DATA EXTRACT:
==*==

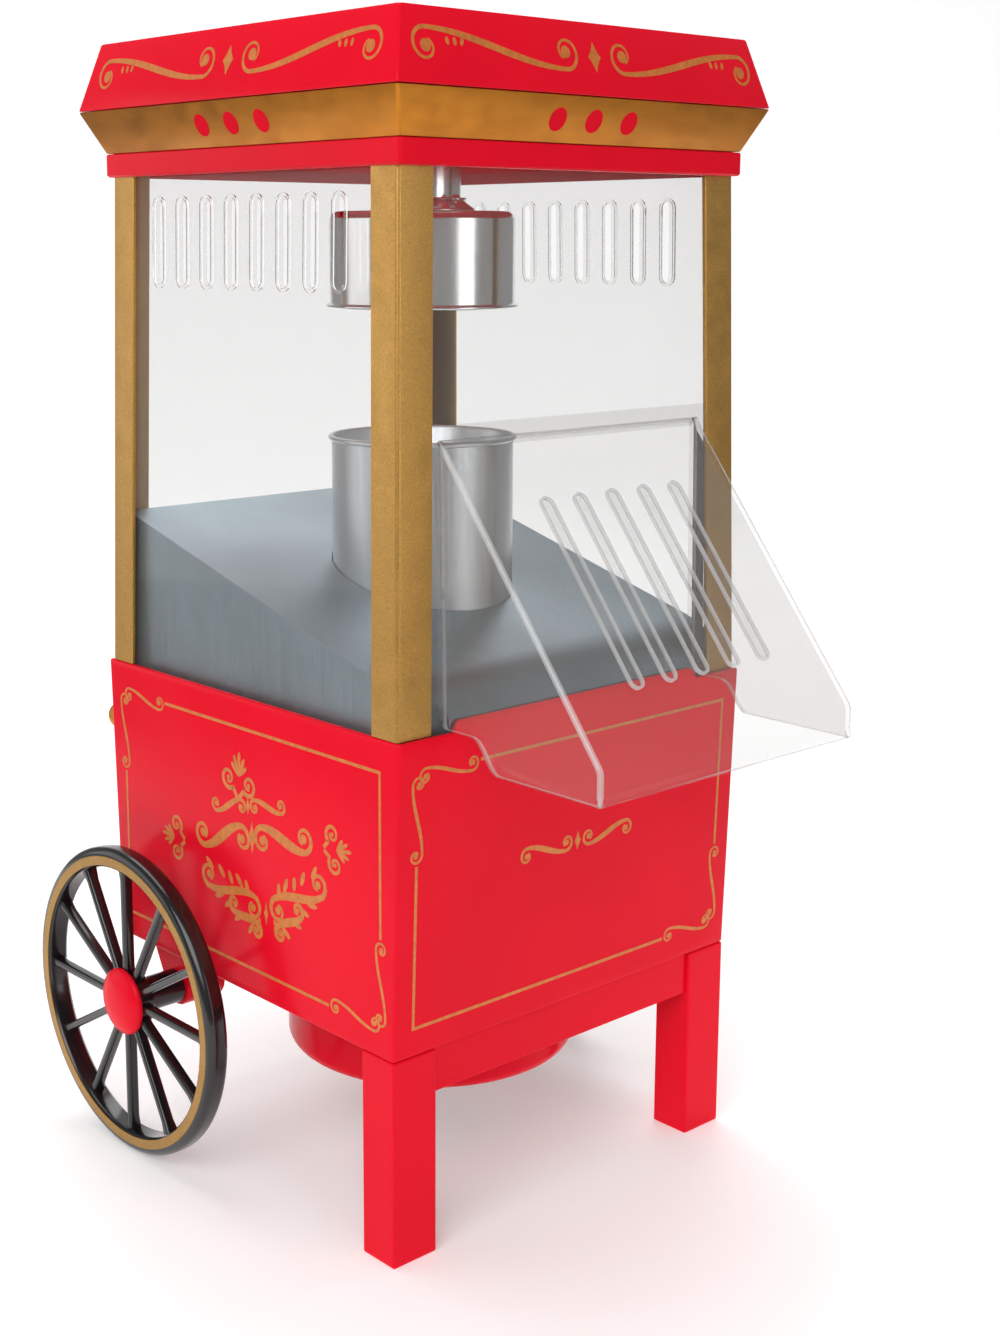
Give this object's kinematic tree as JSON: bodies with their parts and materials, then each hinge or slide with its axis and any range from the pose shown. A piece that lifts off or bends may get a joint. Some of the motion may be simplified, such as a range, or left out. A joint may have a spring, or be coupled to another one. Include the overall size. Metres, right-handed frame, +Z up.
{
  "type": "popcorn maker",
  "caption": "Tabletop hot-air popcorn maker styled as a street cart: red cabinet, glazed upper box, kettle, chute hood, spoked wheels.",
  "frame": {"origin": "on the table, under the middle of the whole footprint from the chute's lip to the back of the wheels", "axes": "+Z up, the chute points to -Y, +X is the machine's right seen from the front"},
  "size_m": [0.244, 0.3034, 0.4729],
  "materials": {
    "red_gloss_plastic": "gloss",
    "gold_paint": "satin metallic",
    "gold_plastic": "satin",
    "clear_plastic": "clear polished",
    "black_gloss_plastic": "gloss",
    "dark_plastic": "matte",
    "chrome": "polished",
    "ramp_steel": "brushed",
    "zinc_steel": "satin",
    "aluminium_sheet": "satin",
    "mica_board": "matte",
    "black_steel": "gloss"
  },
  "bodies": {
    "base": {"cabinet_shell": "red_gloss_plastic", "cabinet_floor": "dark_plastic", "blower_drum": "red_gloss_plastic", "intake_grille": "dark_plastic", "front_apron": "red_gloss_plastic", "axle": "black_steel", "handle_bar": "gold_plastic", "motor_bracket": "zinc_steel", "motor": "zinc_steel", "air_guide": "dark_plastic", "heater_housing": "zinc_steel", "heater_bobbin": "mica_board", "heater_coil": "zinc_steel", "thermostat": "zinc_steel", "thermal_fuse": "zinc_steel", "popping_chamber": "aluminium_sheet", "popcorn_ramp": "ramp_steel", "switch_bezel": "dark_plastic", "cord_gland": "dark_plastic", "front_leg_left": "red_gloss_plastic", "axle_bracket_left": "red_gloss_plastic", "handle_post_left": "gold_plastic", "floor_screw_front_left": "zinc_steel", "floor_screw_rear_left": "zinc_steel", "front_leg_right": "red_gloss_plastic", "axle_bracket_right": "red_gloss_plastic", "handle_post_right": "gold_plastic", "floor_screw_front_right": "zinc_steel", "floor_screw_rear_right": "zinc_steel"},
    "housing": {"window_housing": "clear_plastic", "chute": "clear_plastic", "corner_post_front_left": "gold_paint", "corner_post_front_right": "gold_paint", "corner_post_rear_left": "gold_paint", "corner_post_rear_right": "gold_paint"},
    "canopy_top": {"canopy": "red_gloss_plastic", "cornice_band": "gold_plastic", "kernel_funnel": "chrome", "tube_collar": "chrome", "collar_stud": "chrome", "kettle": "chrome"},
    "cap": {"measuring_cap": "red_gloss_plastic"},
    "left_wheel": {"wheel_left": "black_gloss_plastic", "wheel_ring_left": "gold_paint", "hub_cap_left": "red_gloss_plastic"},
    "right_wheel": {"wheel_right": "black_gloss_plastic", "wheel_ring_right": "gold_paint", "hub_cap_right": "red_gloss_plastic"},
    "fan": {"fan_impeller": "dark_plastic", "fan_shaft": "zinc_steel"},
    "rocker": {"switch_rocker": "black_gloss_plastic"}
  },
  "joints": [
    {"name": "housing_lift", "type": "slide", "parent": "base", "child": "housing", "axis": [0, 0, 1], "range_m": [0, 0.115]},
    {"name": "canopy_lift", "type": "slide", "parent": "housing", "child": "canopy_top", "axis": [0, 0, 1], "range_m": [0, 0.056]},
    {"name": "cap_lift", "type": "slide", "parent": "canopy_top", "child": "cap", "axis": [0, 0, 1], "range_m": [0, 0.03]},
    {"name": "left_wheel_spin", "type": "hinge", "parent": "base", "child": "left_wheel", "pos_m": [-0.114, 0.0841, 0.0676], "axis": [1, 0, 0], "continuous": true},
    {"name": "right_wheel_spin", "type": "hinge", "parent": "base", "child": "right_wheel", "pos_m": [0.114, 0.0841, 0.0676], "axis": [1, 0, 0], "continuous": true},
    {"name": "fan_spin", "type": "hinge", "parent": "base", "child": "fan", "pos_m": [0, 0.0217, 0.105], "axis": [0, 0, 1], "continuous": true},
    {"name": "switch_rock", "type": "hinge", "parent": "base", "child": "rocker", "pos_m": [-0.052, 0.11795, 0.125], "axis": [-1, 0, 0], "range_deg": [0, 16]}
  ]
}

==*==

PROBLEM REQUIREMENTS:
Tell how many lines above contain the word "from". Give the number alone.

CORRECT ANSWER:
2